I have a few things to say in response to a recent angry comment. People can, and do, wear whatever they want. I realize why Old Navy sells plus size short shorts, it was a rhetorical question.
Yeah, I have some junk in mah’ trunk. I’m no skinny bitch. But I have enough sense of self to cover my jelly up. No one wants to see it and I sure as fuck don’t wanna show it. I’m doing what I can to get healthy again and I’m not gonna write about it on my blog like some pathetic Jennifer Weiner rip off.

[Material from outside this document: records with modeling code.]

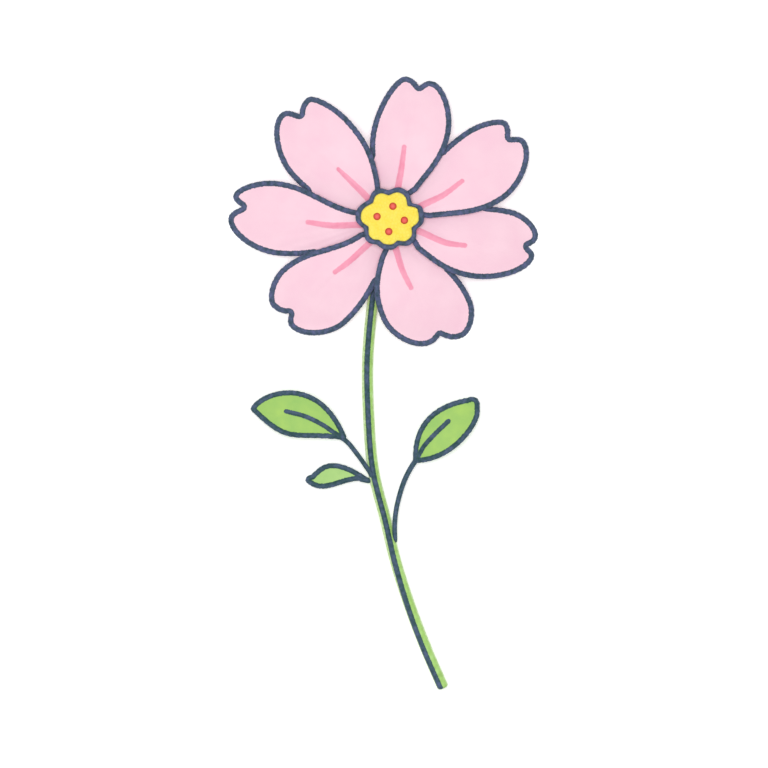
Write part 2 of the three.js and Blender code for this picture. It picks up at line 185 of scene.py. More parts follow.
def addNode(tree, kind, inputs=None, **settings):
    node = tree.nodes.new(kind)
    for setting, value in settings.items():
        setattr(node, setting, value)
    for socket, value in (inputs or {}).items():
        if isinstance(value, bpy.types.NodeSocket):
            tree.links.new(value, node.inputs[socket])
        else:
            node.inputs[socket].default_value = value
    return node


def noiseAt(tree, size, detail=2, stretch=(1, 1, 1)):
    # soft noise whose patches are about size mm across
    where = addNode(tree, "ShaderNodeTexCoord")
    placed = addNode(tree, "ShaderNodeMapping", {"Vector": where.outputs["Object"], "Scale": stretch})
    noise = addNode(tree, "ShaderNodeTexNoise",
                    {"Vector": placed.outputs["Vector"], "Scale": 1 / (size * mm), "Detail": detail})
    return noise.outputs["Fac"]


def colourRamp(tree, factor, stops):
    ramp = addNode(tree, "ShaderNodeValToRGB", {"Fac": factor})
    marks = ramp.color_ramp.elements
    while len(marks) < len(stops):
        marks.new(0.5)
    for mark, (place, colour) in zip(marks, stops):
        mark.position = place
        mark.color = paint(*colour)
    return ramp.outputs["Color"]


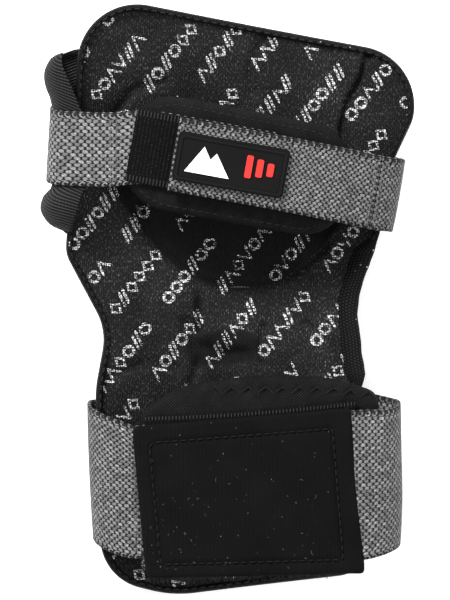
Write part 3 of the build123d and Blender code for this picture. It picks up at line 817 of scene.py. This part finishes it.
def sewn(name, line, normals, key="thread", pitch=3.0, long=2.1, radius=0.28):
    """A row of stitches lying along a line on a surface."""
    line = np.asarray(line, float)
    normals = np.broadcast_to(np.asarray(normals, float), line.shape)
    run = run_along(line)
    runs, radii = [], []
    for start in np.arange(0.4, run[-1] - long, pitch):
        t = start + np.linspace(0, 1, 6) * long
        at, n = (np.stack([np.interp(t, run, a[:, k]) for k in range(3)], -1) for a in (line, normals))
        arch = np.array([-0.5, 0.55, 0.9, 0.9, 0.55, -0.5]) * radius
        runs.append(at + n * arch[:, None])
        radii.append(radius * np.array([0.55, 0.95, 1.05, 1.05, 0.95, 0.55]))
    return many_tubes(name, runs, radii, key)


for name, inset, radius, facing in (
    ("binding_stitches", 1.5, BIND_TOP - 0.2, 1),
    ("binding_stitches_back", 3.7, BIND_LOW + 0.1, -1),
):
    line = closed(edge + inward * inset)
    stitches = sewn(name, on_body(line[:, 0], line[:, 1], radius), [0, 0, facing])
    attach(stitches, "guard")


# ---- Straps: flat bands, each listed with its width and the path that gives its length
SHEETS = []
STITCH_RISE = 0.95  # of the thread above a webbing's middle


def strap(name, path, half, thick, place, key, slot, flat_path=None, **shape):
    obj = dress(band(name, path, half, thick, place, **shape), key)
    SHEETS.append((obj, 2 * half, path if flat_path is None else flat_path))
    return obj


def soften(path, passes=14):
    return smooth(resample(path, 0.8), passes)


def across(name, u, top, crown, place, v, normal, radius, pitch=2.4, long=1.8):
    """A row of grey stitches across a strap at u."""
    w = top - crown + sqrt((crown + STITCH_RISE) ** 2 - u * u)
    row = place(np.full_like(v, u), np.full_like(v, w), v)
    return sewn(name, row, normal, "grey_thread", pitch, long, radius)


def crown_line(top, crown, height, start, end):
    """A length of the arch at a height above its own line, from one x to another."""
    r = crown + height
    return arc_points(0, top - crown, r, acos(start / r), acos(end / r), 120)


ANCHOR_R = R_OUT + WEB / 2
shell_w = float(section_z(52.0, ANCHOR_R)) + 3.4 - THUMB_O[2]
shell_slope = 52.0 / sqrt(ANCHOR_R**2 - 52.0**2)
THUMB_X = 61.0


def hand_stub_place(u, w, v):
    """Square to the sleeve at the thumb, then turning to the strap's own skew over the hand."""
    k = np.clip((u + 43) / 20, 0, 1)
    k = (k * k * (3 - 2 * k))[..., None]
    u = u - 1.2 * (12.5 - v) / 25 * np.clip((-u - 50) / 8, 0, 1)
    return thumb(u, w, v) * (1 - k) + hand(u, w, v) * k


feet = [(40.0, shell_w - 12.0 * shell_slope), (53.5, shell_w + 0.2), (THUMB_X, shell_w + 2.4)]
line = soften(strap_path(-1, feet, THUMB_X, 8.0, 0, HAND_CROWN, 46.0))
path = np.r_[line, crown_line(0, HAND_CROWN, 0, -45.5, 12.0)]
stub = strap(
    "hand_stub_webbing", path, HAND_HALF, WEB, hand_stub_place, "hand_web", "webbing",
    resample(path, 1.0), swell=0.15, wave=0.16, seed=21,
)
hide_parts("hand_stub_strap")
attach(stub, "guard")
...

You want to run around in a plus sized tube top and daisy dukes with your flabby ass hangin’ out? Be my guest. However, that may go against good taste. It’s my opinion there are some things we can all agree should be avoided:
- spandex as leisure wear
- vans without windows, or as my friend Contessa would say 1983 Chevy Molesters
- blindly accepting drinks from strangers
- hitchhiking
- coconut bikinis
- deep frying food in the nude
- white skirts, shorts or pants with dark colored panties
- socks with sandals
- dating men from the Megan’s Law website
- two words: CAMEL TOE



Your words should be law.
I absolutely agree with you about socks with sandals.
I would like to add one: If you aren’t taking tickets at a traveling carnival, do not wear a visor.

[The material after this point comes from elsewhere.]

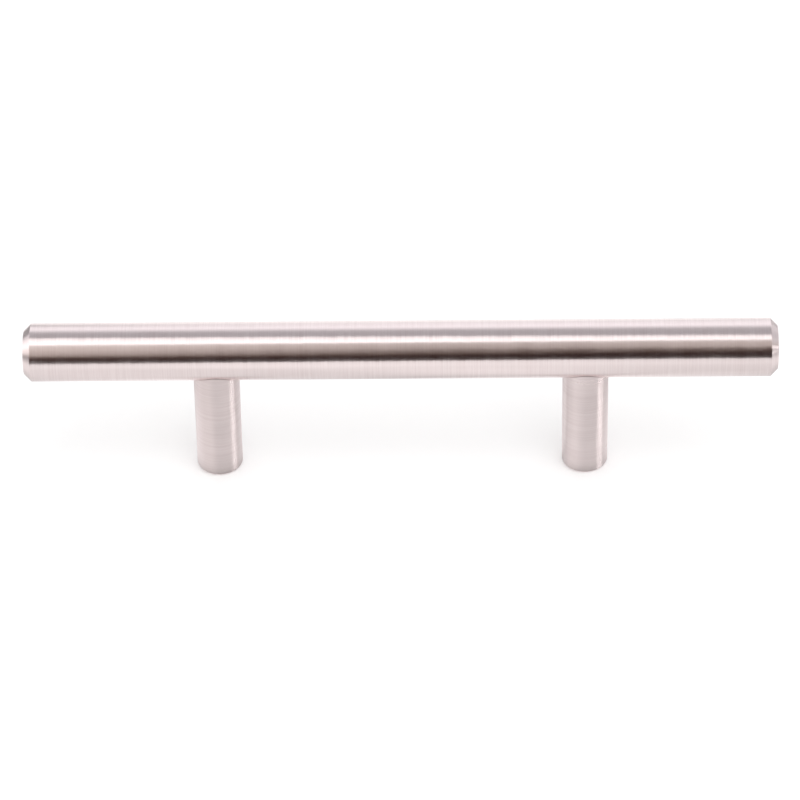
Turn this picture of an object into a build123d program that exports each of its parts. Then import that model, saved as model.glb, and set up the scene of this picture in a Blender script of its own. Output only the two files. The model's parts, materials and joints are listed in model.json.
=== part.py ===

Tell me about it…hey I am a Lane Bryant shopper, I accept myself at all my sizes and there are many, just see my closet. But down here on the Pennisula at the Hillsdale mall, a new store has open. I believe their corporate mission statement is “Hey! Big girls can be sluts too!” Nothing but racks and racks of bad taste on girls of any size but worse on big girls like me.

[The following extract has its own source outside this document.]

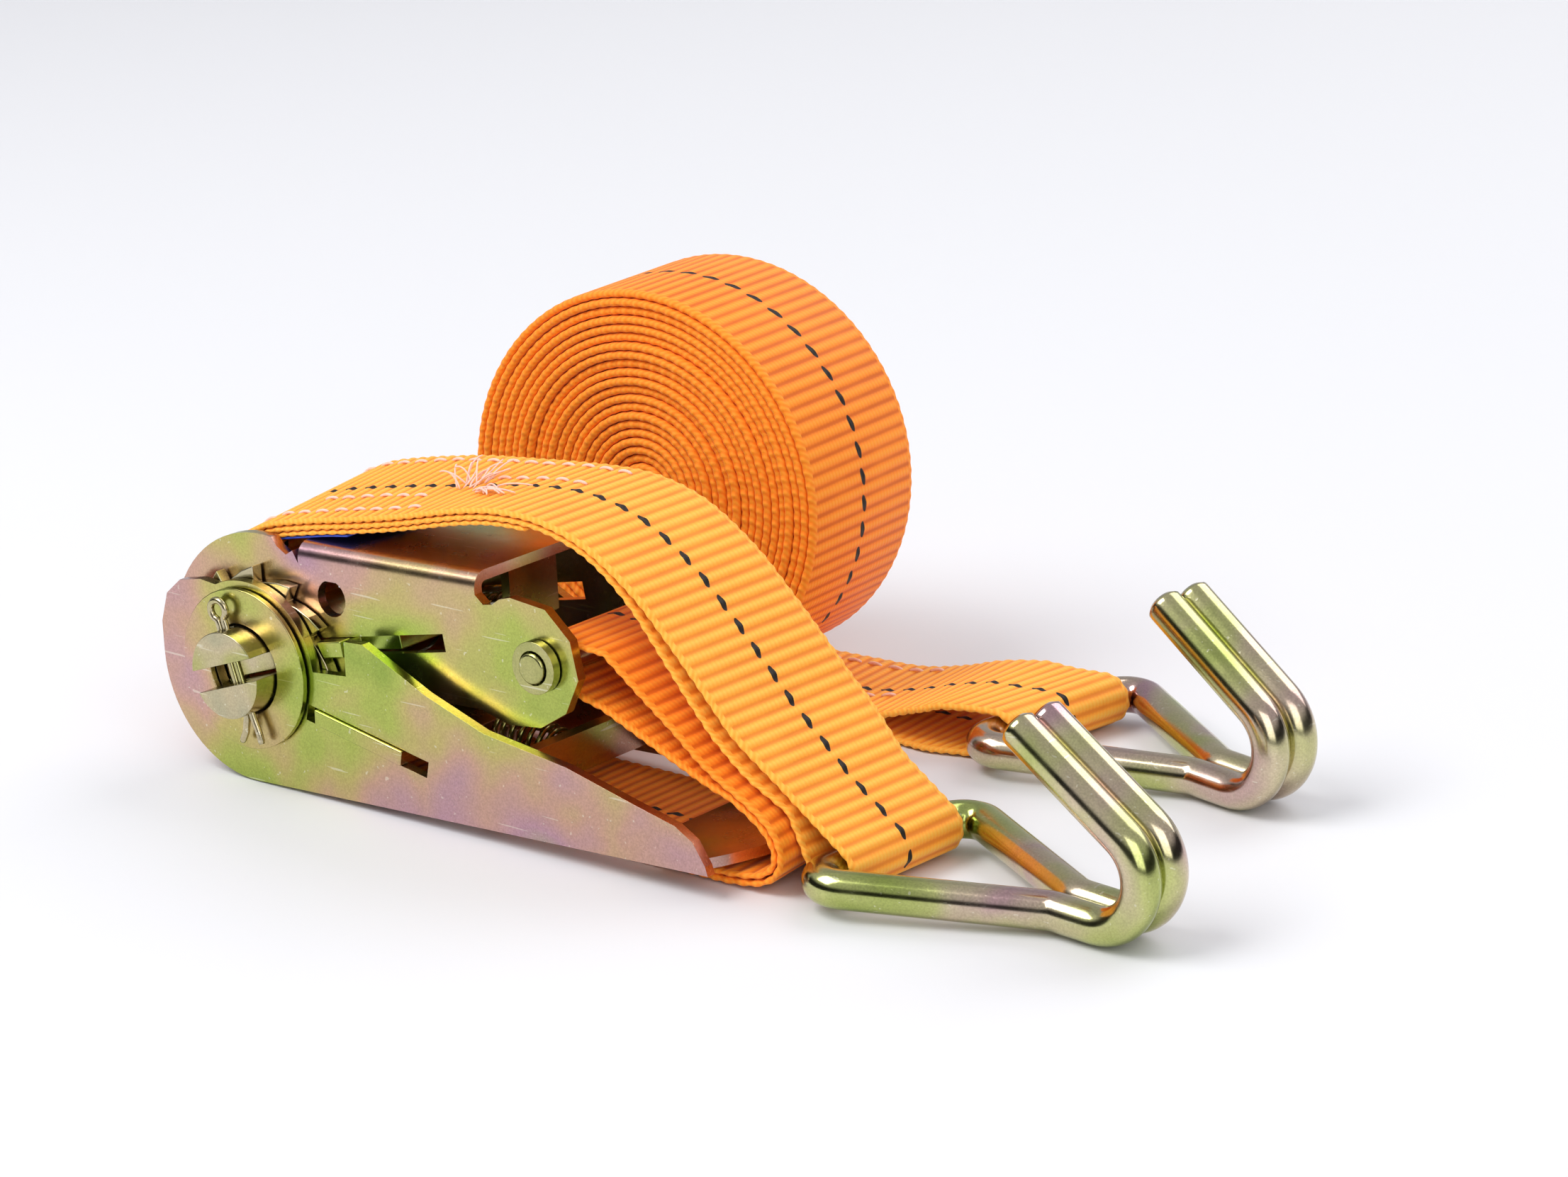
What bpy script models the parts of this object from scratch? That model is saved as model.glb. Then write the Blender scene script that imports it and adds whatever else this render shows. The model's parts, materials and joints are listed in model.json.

thanks for the link back here buddy…brilliant…ever come across someone who says exactly what you feel sometimes, says exactly what you were going to write one, then you pop open a Blog and there it is..someone beat you to the punch?…I love the fact you constantly beat me to the punch
I wish I had your guts. I’ve spent too many years in retail, kissing butt, I guess.